Parenting

I'm Glad My Kids Aren't So Little Anymore

by Crystal Hill
kids are growing up
Crystal Hill

You absolutely do not wish your kids could stay little forever. And you’re lying if you say you do. Maybe you’re lying to yourself too, but either way, when I hear parents say to their kids, “Don’t grow up! Stay little forever!” it drives me crazy.

It sounds like a sweet sentiment, but (aside from being a total lie) it sounds like you’re telling your kids that you’ll like them less as they get older.

Having little kids is hard — like, really hard. It’s so hard, in fact, that there’s even a time of my life that was so difficult that, I swear to you, I don’t remember most of it. It scares people when I tell them that. But don’t worry, there’s good news.

It’s way better when they grow up.

Even though it doesn’t seem like it now, they will grow up. And when they do, life will get easier, more relaxing, and much more fun. We could even be more relaxed right now if we just cut ourselves a little slack. Let’s stop feeling so dang guilty for not fully appreciating our kids being little. I’m not saying we won’t appreciate some of it, but there’s no need to get down on ourselves if we’re not feeling it (which, let’s be honest, we rarely are).

Life with babies and toddlers is a seemingly endless stream of diapers, teething, potty training, exhaustion, vomit, soggy Cheerios, screaming, blowouts, whining, squished brown bananas, and cleaning everything over and over and over and over and over again.

Sure, someday we’ll miss those chubby hands and cheeks and those slobbery kisses, but we’ll never miss the rest of that crap.
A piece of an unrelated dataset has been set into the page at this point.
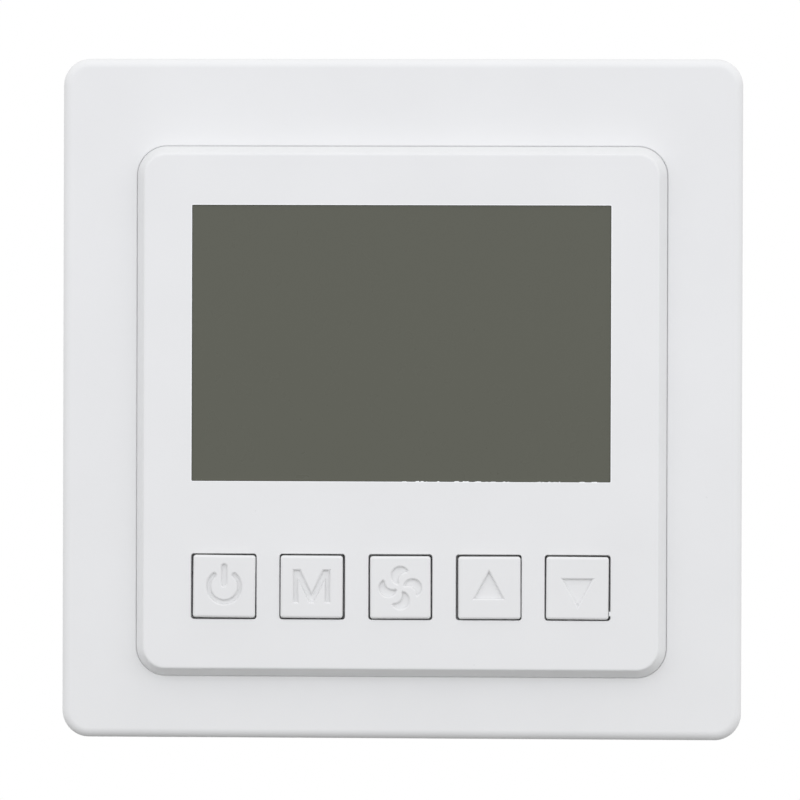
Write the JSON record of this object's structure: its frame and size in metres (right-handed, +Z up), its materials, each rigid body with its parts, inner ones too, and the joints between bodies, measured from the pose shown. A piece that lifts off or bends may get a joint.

But just in case we didn’t have enough on our plates already, we add a steaming pile of guilt with quotes like this:

“It will be gone before you know it. The fingerprints on the wall appear higher and higher. Then suddenly they disappear.”— Dorothy Evslin

Yeah, except when those fingerprints actually disappear, it will be awesome.

It’s not like those fingerprints are gone because our children are gone, never to be seen or heard from again. It’s because our kids (hopefully) grow up to be responsible people who wash their hands.

I’m in an interesting situation now that I have a toddler as well as elementary-schoolers and high-schoolers all at once, and I’ll tell you right now: The older they all get, the easier it gets. Older kids do chores (gasp!), they make jokes that are witty (finally!), they can be reasoned with (sometimes), and they babysit the younger kids (hallelujah!).

I actually enjoy my older kids now. I loved and adored them as babies, but now I truly enjoy the people they’ve become with their own unique talents, humor, perspectives, and wisdom. And when I see them helping with the younger kids, it’s positively magical.

Life is still rough. It’s like “left temple throbbing and right eye twitching” kind of rough. There are times that I’m being split in 5 (or 6 or 7 or 23) different directions, and with bigger kids come bigger problems. But for the first time since 1999, I am getting enough sleep at night to handle it. For once, I am well-rested and can get things done. I feel like I’m not just keeping my head above water (which I wasn’t even doing before), but actually getting somewhere. It’s a downright miracle.

Already I look back on photos that only captured the cuteness and the fun, and it makes me nostalgic. But then I remember (or realize I’m too traumatized to remember) all the stuff that was happening when I was too busy or grossed out to snap a photo, and I’m glad it’s almost over.

We’ll all be glad when we have kids who can wipe their own butts, read to themselves, wash their own clothes, and drive themselves to school. They will become productive, responsible, funny, enjoyable humans. Isn’t that the goal, after all? To raise responsible adults someday who move out and start their own family? It’s going to happen anyway, so we might as well go with it.

And if all goes well, someday we’ll have squishy little grandbabies we can snuggle all we want, and then give them back to their parents at bedtime.